Awakenings feel like our heart is breaking and being pieced back together again at the same time. It feels like all the parts of ourselves are at war and they are inviting us to come along for the ride. It feels like we are caught between this person we say we want to be and the person we are right now (who is a complete mess!). It can feel wretched one minute and like we are on cloud nine the next. Sometimes, it just feels sloooooooow.
And then, in the middle of the awakening, something happens.
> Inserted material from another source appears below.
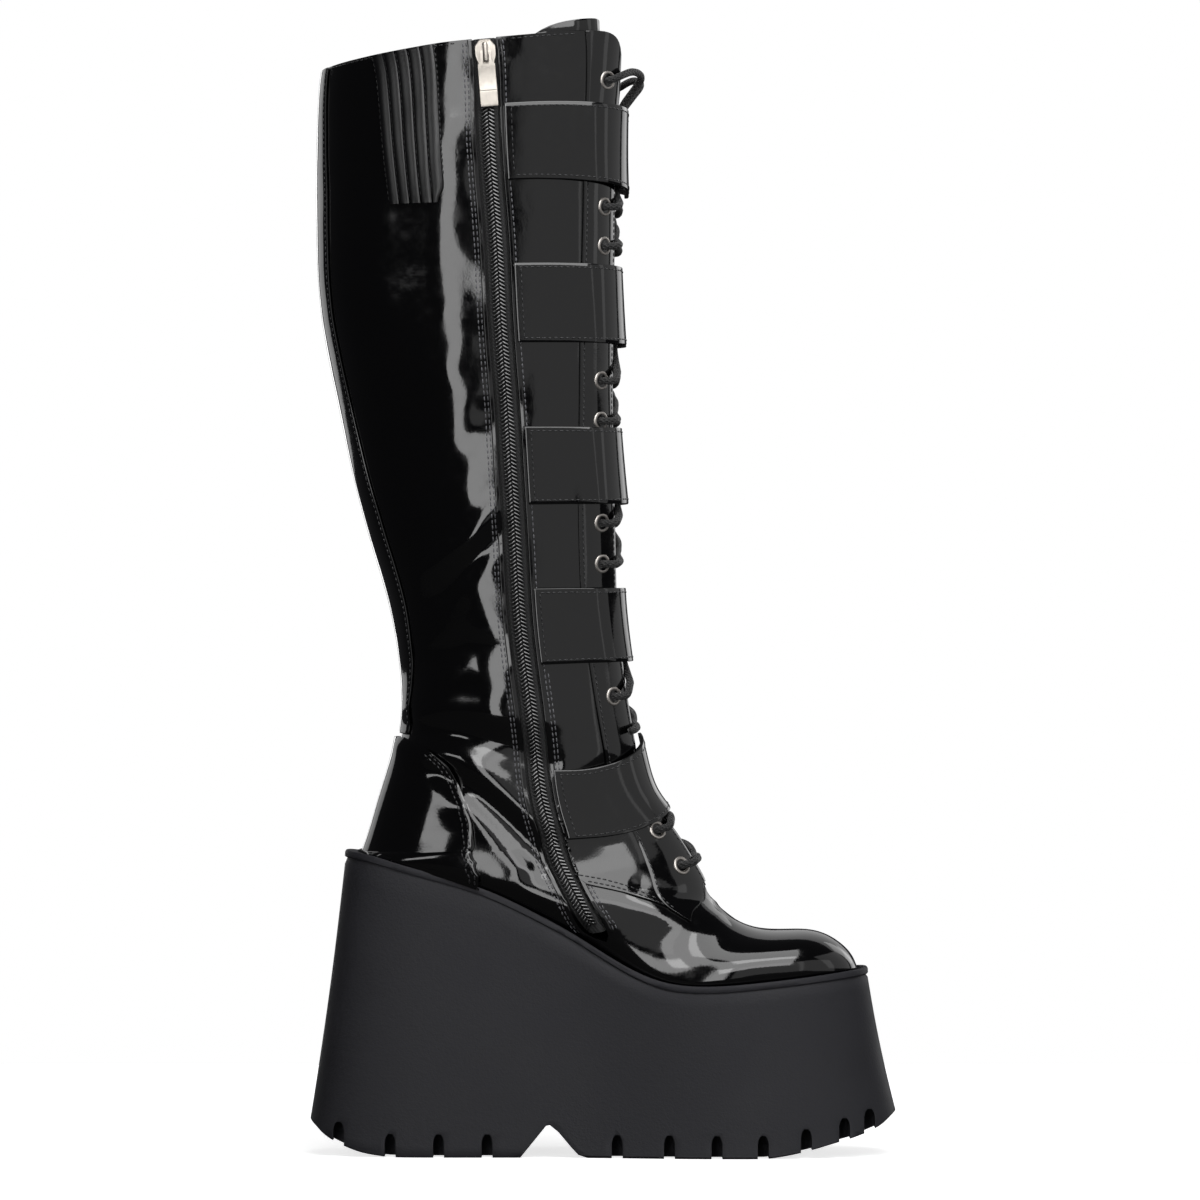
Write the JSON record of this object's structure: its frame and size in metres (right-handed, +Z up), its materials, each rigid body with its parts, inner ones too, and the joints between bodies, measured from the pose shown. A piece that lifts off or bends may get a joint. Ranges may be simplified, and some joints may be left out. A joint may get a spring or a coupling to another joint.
{
  "type": "platform boot",
  "caption": "Knee-high lace-up platform boot with a side zip, straps across the front and a tall lugged sole, for a left foot.",
  "frame": {"origin": "on the floor, on the flat of the forefoot tread, at the middle of the sole's length", "axes": "+X towards the toe, -Y towards the inner side of the foot, +Z up"},
  "size_m": [0.2808, 0.115, 0.5402],
  "materials": {
    "patent": "black patent, high gloss",
    "rubber": "matte charcoal foam rubber",
    "lining": "plain woven",
    "elastic": "ribbed, patent faced",
    "zip_tape": "woven tape with a nylon coil",
    "nickel": "satin nickel",
    "cord": "round braid"
  },
  "bodies": {
    "boot": {"sole": "rubber", "insole": "lining", "upper": "patent", "tongue": "patent", "heel_counter": "patent", "back_stay": "patent", "eyestay_inner": "patent", "eyestay_outer": "patent", "stretch_gusset": "elastic", "zip": "zip_tape", "zip_slider": "nickel", "strap_1": "patent", "strap_2": "patent", "strap_3": "patent", "strap_4": "patent", "strap_5": "patent", "eyelet_inner_1": "nickel", "eyelet_outer_1": "nickel", "eyelet_inner_2": "nickel", "eyelet_outer_2": "nickel", "eyelet_inner_3": "nickel", "eyelet_outer_3": "nickel", "eyelet_inner_4": "nickel", "eyelet_outer_4": "nickel", "eyelet_inner_5": "nickel", "eyelet_outer_5": "nickel", "eyelet_inner_6": "nickel", "eyelet_outer_6": "nickel", "eyelet_inner_7": "nickel", "eyelet_outer_7": "nickel", "eyelet_inner_8": "nickel", "eyelet_outer_8": "nickel", "eyelet_inner_9": "nickel", "eyelet_outer_9": "nickel", "eyelet_inner_10": "nickel", "eyelet_outer_10": "nickel", "lace_crossing_1": "cord", "lace_crossing_2": "cord", "lace_crossing_3": "cord", "lace_crossing_4": "cord", "lace_crossing_5": "cord", "lace_crossing_6": "cord", "lace_crossing_7": "cord", "lace_crossing_8": "cord", "lace_crossing_9": "cord", "lace_crossing_10": "cord", "lace_end_inner": "cord", "lace_end_outer": "cord"},
    "pull": {"zip_pull": "nickel"}
  },
  "joints": [
    {"name": "pull_swing", "type": "hinge", "parent": "boot", "child": "pull", "pos_m": [-0.05568, -0.05567, 0.52438], "axis": [-0.9968, 0, -0.08], "range_deg": [0, 160]}
  ]
}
A flash of a fresh perspective that shifts the entire world on its axis, a rush of love to the heart that makes us grab our chest and catch our breath, someone telling us that we matter, an old wound that finally, finally heals. Something releases. Something surrenders. There is a softening where there was once a hard place. There are moments that feel like we are being hit by a ton of bricks and knocked over by a feather at the same time.
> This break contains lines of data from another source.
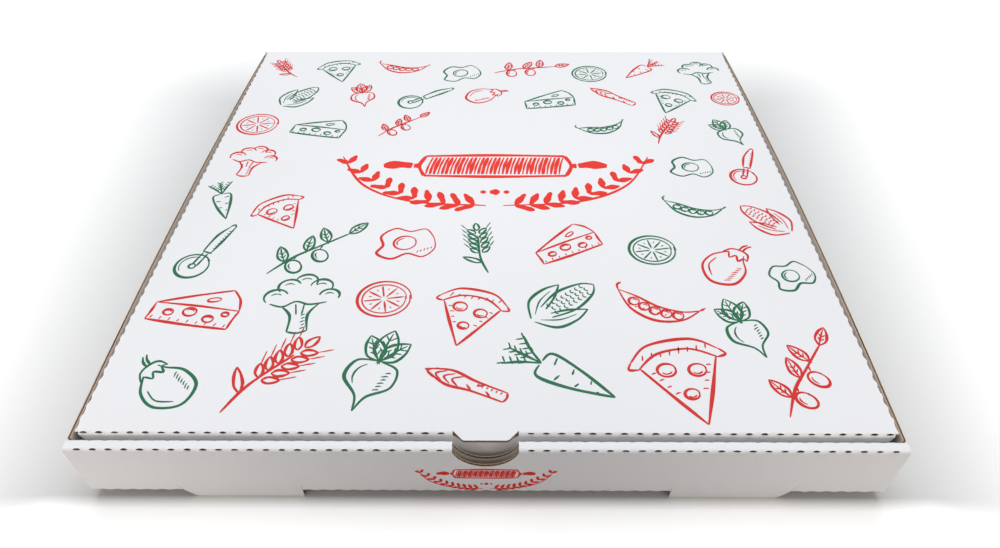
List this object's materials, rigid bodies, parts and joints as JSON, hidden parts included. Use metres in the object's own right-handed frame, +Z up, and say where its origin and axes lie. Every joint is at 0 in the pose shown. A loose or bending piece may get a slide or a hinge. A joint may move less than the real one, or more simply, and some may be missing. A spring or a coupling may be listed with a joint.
{
  "type": "pizza box",
  "caption": "Flat square takeaway food box folded from white corrugated board, with a roll-over front wall, thumb notch and a hinged tuck-in lid.",
  "frame": {"origin": "centre of the footprint, at the level of the front wall's lips, which reach lowest", "axes": "+X to the right seen from the front, +Y from the front wall with the thumb notch to the lid's rear fold, +Z up"},
  "size_m": [0.329, 0.323, 0.0347],
  "materials": {
    "tray_board": "white-lined corrugated board, matt, brown inside and at its cut edges",
    "lid_board": "white-lined corrugated board, matt, brown inside and at its cut edges, printed with red and green line drawings"
  },
  "bodies": {
    "tray": {"tray": "tray_board"},
    "lid": {"lid": "lid_board"}
  },
  "joints": [
    {"name": "lid_hinge", "type": "hinge", "parent": "tray", "child": "lid", "pos_m": [0, 0.16117, 0.03437], "axis": [-1, 0, 0], "range_deg": [0, 180]}
  ]
}
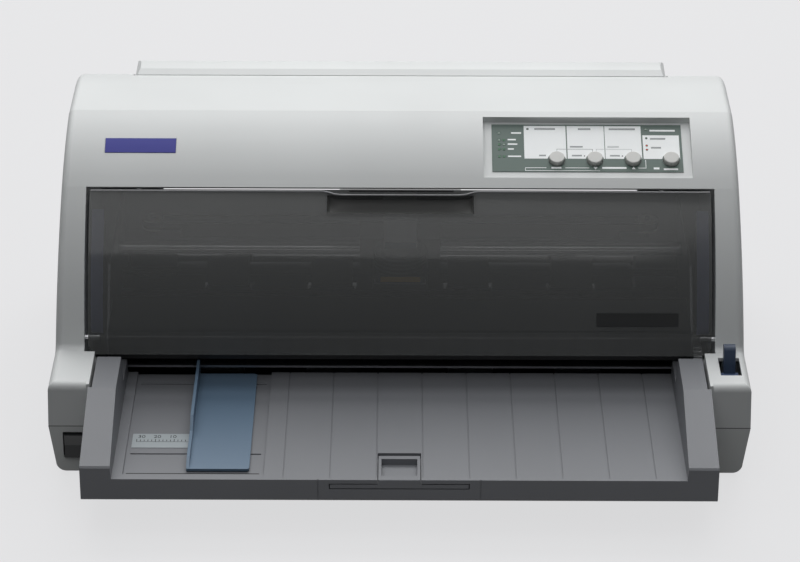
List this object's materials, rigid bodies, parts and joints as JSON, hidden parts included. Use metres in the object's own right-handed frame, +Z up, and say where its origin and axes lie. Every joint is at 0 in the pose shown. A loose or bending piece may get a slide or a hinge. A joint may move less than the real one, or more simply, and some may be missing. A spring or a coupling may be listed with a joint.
{
  "type": "dot matrix printer",
  "caption": "Flat-bed dot matrix printer with a fold-down smoke window, a front sheet shelf with a sliding edge guide, a rear hatch over a tractor feed and a key panel.",
  "frame": {"origin": "on the table under the middle of the printer's outline", "axes": "+X to the right as seen from the front, +Y from the front to the back, +Z up"},
  "size_m": [0.48, 0.37, 0.2009],
  "materials": {
    "case_plastic": "light grey fine-grained moulded plastic",
    "case_grey": "mid grey fine-grained moulded plastic",
    "shelf_grey": "dark grey moulded plastic",
    "black_plastic": "black moulded plastic",
    "smoke": "smoke-tinted clear plastic",
    "hatch_grey": "light grey moulded plastic",
    "blue_plastic": "slate blue moulded plastic",
    "key_grey": "pale grey plastic",
    "label": "printed film label",
    "scale": "printed film strip",
    "badge": "deep blue glossy plate",
    "lens": "clear lamp lens",
    "rubber": "black rubber",
    "steel": "bright steel",
    "zinc": "zinc-plated sheet steel",
    "chrome": "polished steel rod",
    "aluminium": "cast aluminium",
    "gear_white": "natural acetal plastic",
    "board_green": "green circuit board",
    "flat_cable": "white flat cable"
  },
  "bodies": {
    "housing": {"lower_case": "case_grey", "upper_case": "case_plastic", "front_sheet_guide": "shelf_grey", "scale_label": "scale", "hinge_pins": "steel", "panel_label": "label", "panel_board": "board_green", "led_lenses": "lens", "badge_plate": "badge", "lever_shaft": "steel", "switch_housing": "black_plastic", "rubber_feet": "rubber", "case_screws": "steel", "side_frame_left": "zinc", "side_frame_right": "zinc", "chassis_plate": "zinc", "platen": "black_plastic", "upper_sheet_guide": "black_plastic", "steel_strip": "steel", "front_sheet_plate": "zinc", "rear_sheet_plate": "zinc", "feed_motor": "zinc", "carriage_motor": "zinc", "guide_rod": "chrome", "carriage_rail": "zinc", "timing_belt": "rubber", "pulley_brackets": "zinc", "tractor_rod": "steel", "main_board": "board_green", "power_supply": "board_green"},
    "window": {"front_cover": "smoke"},
    "hatch": {"rear_hatch": "hatch_grey"},
    "side_guide": {"edge_guide": "blue_plastic"},
    "extension": {"sheet_extension": "shelf_grey"},
    "lever": {"release_lever": "blue_plastic"},
    "rocker": {"power_rocker": "black_plastic"},
    "push_key_1": {"key_1": "key_grey"},
    "push_key_2": {"key_2": "key_grey"},
    "push_key_3": {"key_3": "key_grey"},
    "push_key_4": {"key_4": "key_grey"},
    "head_unit": {"carriage": "black_plastic", "print_head": "aluminium", "ribbon_shield": "steel", "head_cable": "flat_cable"},
    "front_roller": {"front_feed_roller": "steel"},
    "rear_roller": {"rear_feed_roller": "steel"},
    "front_pinch": {"front_pinch_roller": "rubber"},
    "rear_pinch": {"rear_pinch_roller": "rubber"},
    "idler_1": {"idler_gear_1": "gear_white"},
    "idler_2": {"idler_gear_2": "gear_white"},
    "idler_3": {"idler_gear_3": "gear_white"},
    "pinion": {"motor_pinion": "gear_white"},
    "pulley_left": {"drive_pulley": "gear_white"},
    "pulley_right": {"idler_pulley": "gear_white"},
    "left_tractor": {"tractor_left": "black_plastic"},
    "right_tractor": {"tractor_right": "black_plastic"},
    "left_sprocket": {"sprocket_left": "gear_white"},
    "right_sprocket": {"sprocket_right": "gear_white"},
    "tractor_drive": {"tractor_shaft": "steel"}
  },
  "joints": [
    {"name": "window_hinge", "type": "hinge", "parent": "housing", "child": "window", "pos_m": [0, -0.05309, 0.07786], "axis": [1, 0, 0], "range_deg": [0, 95]},
    {"name": "hatch_hinge", "type": "hinge", "parent": "housing", "child": "hatch", "pos_m": [0, 0.1775, 0.104], "axis": [-1, 0, 0], "range_deg": [0, 70]},
    {"name": "side_guide_slide", "type": "slide", "parent": "housing", "child": "side_guide", "axis": [1, 0, 0], "range_m": [-0.04, 0.008]},
    {"name": "extension_slide", "type": "slide", "parent": "housing", "child": "extension", "axis": [0, -1, 0], "range_m": [0, 0.085]},
    {"name": "lever_tilt", "type": "hinge", "parent": "housing", "child": "lever", "pos_m": [0.2268, -0.082, 0.05], "axis": [1, 0, 0], "range_deg": [0, 22]},
    {"name": "rocker_tilt", "type": "hinge", "parent": "housing", "child": "rocker", "pos_m": [-0.22325, -0.104, 0.0245], "axis": [1, 0, 0], "range_deg": [-7, 7]},
    {"name": "key_1_press", "type": "slide", "parent": "housing", "child": "push_key_1", "axis": [0, 0.4112, -0.9116], "range_m": [0, 0.0012], "stiffness_N_per_m": 250, "springref_m": -0.001},
    {"name": "key_2_press", "type": "slide", "parent": "housing", "child": "push_key_2", "axis": [0, 0.4112, -0.9116], "range_m": [0, 0.0012], "stiffness_N_per_m": 250, "springref_m": -0.001},
    {"name": "key_3_press", "type": "slide", "parent": "housing", "child": "push_key_3", "axis": [0, 0.4112, -0.9116], "range_m": [0, 0.0012], "stiffness_N_per_m": 250, "springref_m": -0.001},
    {"name": "key_4_press", "type": "slide", "parent": "housing", "child": "push_key_4", "axis": [0, 0.4112, -0.9116], "range_m": [0, 0.0012], "stiffness_N_per_m": 250, "springref_m": -0.001},
    {"name": "carriage_slide", "type": "slide", "parent": "housing", "child": "head_unit", "axis": [1, 0, 0], "range_m": [-0.15, 0.15]},
    {"name": "rear_roller_spin", "type": "hinge", "parent": "housing", "child": "rear_roller", "pos_m": [0, 0.085, 0.0397], "axis": [1, 0, 0], "continuous": true},
    {"name": "front_roller_spin", "type": "hinge", "parent": "housing", "child": "front_roller", "pos_m": [0, -0.01686, 0.0397], "axis": [1, 0, 0], "continuous": true},
    {"name": "front_pinch_spin", "type": "hinge", "parent": "housing", "child": "front_pinch", "pos_m": [0, -0.01686, 0.0569], "axis": [1, 0, 0], "continuous": true},
    {"name": "rear_pinch_spin", "type": "hinge", "parent": "housing", "child": "rear_pinch", "pos_m": [0, 0.085, 0.0598], "axis": [1, 0, 0], "continuous": true},
    {"name": "idler_1_spin", "type": "hinge", "parent": "housing", "child": "idler_1", "pos_m": [0.21, 0.05648, 0.0397], "axis": [1, 0, 0], "continuous": true},
    {"name": "idler_2_spin", "type": "hinge", "parent": "housing", "child": "idler_2", "pos_m": [0.21, 0.03407, 0.0397], "axis": [1, 0, 0], "continuous": true},
    {"name": "idler_3_spin", "type": "hinge", "parent": "housing", "child": "idler_3", "pos_m": [0.21, 0.01166, 0.0397], "axis": [1, 0, 0], "continuous": true},
    {"name": "pinion_spin", "type": "hinge", "parent": "housing", "child": "pinion", "pos_m": [0.21, 0.10492, 0.05203], "axis": [1, 0, 0], "continuous": true},
    {"name": "drive_pulley_spin", "type": "hinge", "parent": "housing", "child": "pulley_left", "pos_m": [-0.183, 0.114, 0.0855], "axis": [0, 0, 1], "continuous": true},
    {"name": "idler_pulley_spin", "type": "hinge", "parent": "housing", "child": "pulley_right", "pos_m": [0.183, 0.114, 0.0855], "axis": [0, 0, 1], "continuous": true},
    {"name": "left_tractor_slide", "type": "slide", "parent": "housing", "child": "left_tractor", "axis": [1, 0, 0], "range_m": [-0.03, 0.03]},
    {"name": "right_tractor_slide", "type": "slide", "parent": "housing", "child": "right_tractor", "axis": [1, 0, 0], "range_m": [-0.06, 0.03]},
    {"name": "left_sprocket_spin", "type": "hinge", "parent": "left_tractor", "child": "left_sprocket", "pos_m": [-0.12, 0.166, 0.04], "axis": [1, 0, 0], "continuous": true},
    {"name": "right_sprocket_spin", "type": "hinge", "parent": "right_tractor", "child": "right_sprocket", "pos_m": [0.12, 0.166, 0.04], "axis": [1, 0, 0], "continuous": true},
    {"name": "tractor_shaft_spin", "type": "hinge", "parent": "housing", "child": "tractor_drive", "pos_m": [0, 0.166, 0.04], "axis": [1, 0, 0], "continuous": true}
  ],
  "couplings": [
    {"joint": "front_roller_spin", "follows": "rear_roller_spin", "ratio": 1},
    {"joint": "rear_pinch_spin", "follows": "rear_roller_spin", "ratio": -0.69565},
    {"joint": "front_pinch_spin", "follows": "rear_roller_spin", "ratio": -0.93023},
    {"joint": "idler_1_spin", "follows": "rear_roller_spin", "ratio": -1.5455},
    {"joint": "idler_2_spin", "follows": "rear_roller_spin", "ratio": 1.5455},
    {"joint": "idler_3_spin", "follows": "rear_roller_spin", "ratio": -1.5455},
    {"joint": "pinion_spin", "follows": "rear_roller_spin", "ratio": -2.8333},
    {"joint": "left_sprocket_spin", "follows": "rear_roller_spin", "ratio": 1},
    {"joint": "right_sprocket_spin", "follows": "rear_roller_spin", "ratio": 1},
    {"joint": "tractor_shaft_spin", "follows": "rear_roller_spin", "ratio": 1},
    {"joint": "drive_pulley_spin", "follows": "carriage_slide", "rad_per_m": 166.67},
    {"joint": "idler_pulley_spin", "follows": "carriage_slide", "rad_per_m": 166.67}
  ]
}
Awakenings tear us open. They expose all the yucky stuff, the shameful stuff, the secrets, the dreams that were never given a voice, the relationships that imprison us, the words left unsaid. Awakenings are a mirror we can’t turn away from, even in our ugliest, most tattered gown. They force us to get real, to get honest, to get transparent. They ask us to up level.
Awakenings don’t just come for anyone. They seek out those who are strong enough to take a hit. Awakenings don’t f*ck around, because they have a mission: to help us arrive. To arrive at our deepest place of love and compassion. To arrive at our endless inner wisdom. To arrive at the tender crossroads of accepting ourselves and loving others. To arrive at the place in which we are in full trust of who and what we are. To arrive at our shattered places and pour some light over them.
And when we do arrive, we realize we have been cleansed, blessed, and prepared. We understand that those dark nights of the soul were an opening for our raw truth to claw its way out. We are humbled that our greatest pain has now become our biggest teacher.
The truth of who we are is not in how well we can contort ourselves into who the world says we are allowed to be. The truth of who we are is when we stop contorting. When we stop making excuses. When we stop lying to ourselves that we are satisfied when we are not. When we stop believing that all the beautiful experiences in life are reserved for other people.
Awakenings allow us to realize all the ways we make ourselves small. All the ways we try to fit ourselves into other people’s rules, limitations, and beliefs. All the ways we have rejected ourselves and not honored our own wisdom.
We change when we realize that there must be another way. When our inner truth is so loud that we can’t find any more excuses or distractions to turn the volume down.